Her 2017 album "Reputation" goes in some bold directions and finds Swift embracing a dark side not visible in her earlier work. That gave her a newly powerful stage presence, and enriched her overall presentation. 

It was quite a performance. Swift was helped out by a stunning stage production that included a towering, angled video wall that peaked in the center of the stage. Confetti canons showered the main floor crowd with mini Taylor Swift-branded newspaper clippings, and her stage was lit up with so much smoke and lighting that at several points, the fireworks going off in the background were an afterthought. 

The crowd got in on the act too, as fans were given wristbands that flickered in time with the music, a trick Coldplay pioneered during its 2012 tour. The technology has improved to the point where on Tuesday, sections of the audience were lit up in sync with alternating drum parts during "Blank Space," making the crowd the ultimate visual backdrop for Swift. 

She was joined by a team of 14 dancers and a six-piece band, but oftentimes Swift was on stage alone.
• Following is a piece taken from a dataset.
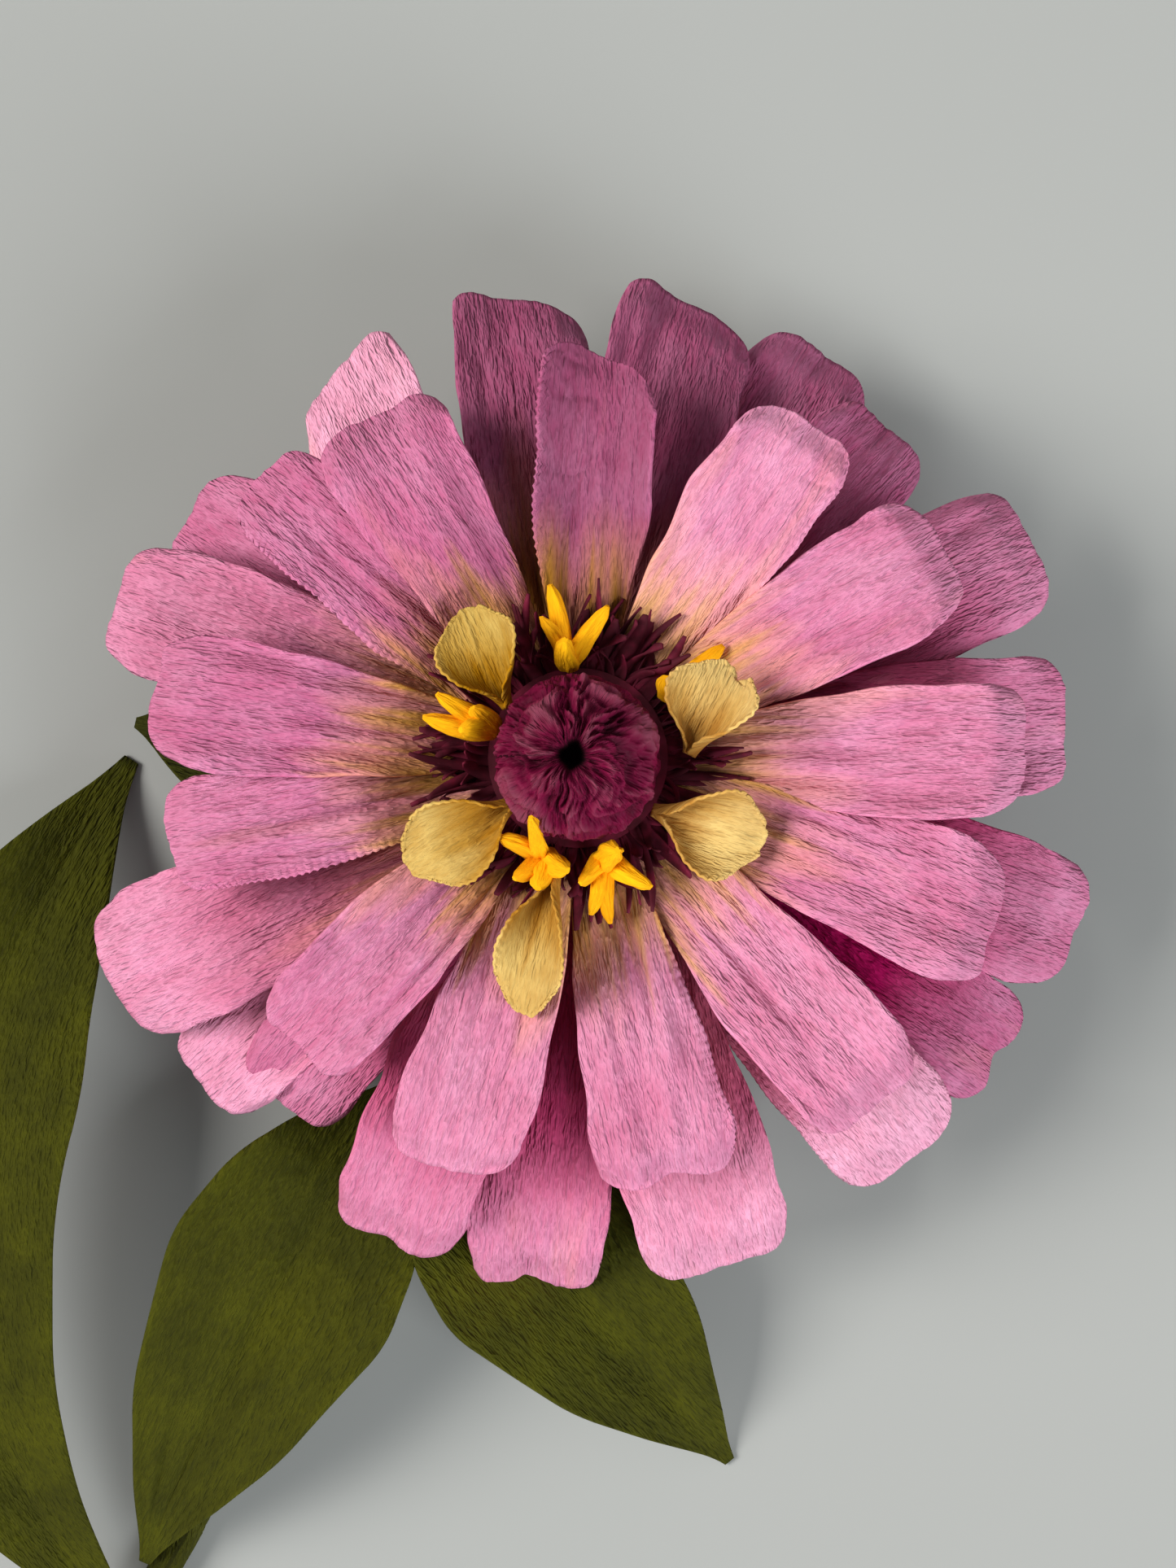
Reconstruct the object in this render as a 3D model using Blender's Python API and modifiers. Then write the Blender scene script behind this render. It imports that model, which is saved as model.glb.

And she worked the stage impressively, whether she was in front of a huge video backdrop of a desert during "Getaway Car" or alone at her piano during the "Speak Now" chestnut "Long Live." 

The 24-song set was heavy on "Reputation" material, with all but one song from the album (sorry, "So it Goes...") making the cut. 

A few of Swift's older hits, such as "Love Story" and "You Belong With Me," were mashed together early on, and Swift performed "Jump Then Fall" -- a song from 2008's "Fearless" album -- acoustically, for what she said may have been the first time since she wrote it. 

She shared warm memories of Detroit concerts past, saying she's performed in Michigan 20 times over the years. (Tuesday was her fourth time playing Ford Field, following shows there in 2011, 2013 and 2015.) She mentioned seeing the faces of fans and watching them change over the years, and she was sincere enough that you believed her. 

She flew over the crowd twice, in a basket that looked like something out of "The Wizard of Oz" during "Delicate" and in a snake-shaped cage during "Bad Blood" -- the visual representation of the dual sides of herself that she presented -- and she brought out her openers Charli XCX and Camila Cabello during a fun romp through "Shake It Off" on one of two stages at the back of the stadium.  

(Cabello, who wore a Detroit Lions jersey during her opening set, also acknowledged Aretha Franklin and her passing.)

"Don't Blame Me," was a late-show standout, accented by what sounded like Swift backing up herself on vocal duty.  

"We Are Never Ever Getting Back Together" and "This is Why We Can't Have Nice Things" were mashed together during the closer, while Swift and her dancers performed in front of an on-stage fountain made to look like the front court of a mansion. 

It was fitting. Ford Field was transformed into Swift's home for two hours on Tuesday, and she was a more than gracious host. She is welcome to come back anytime.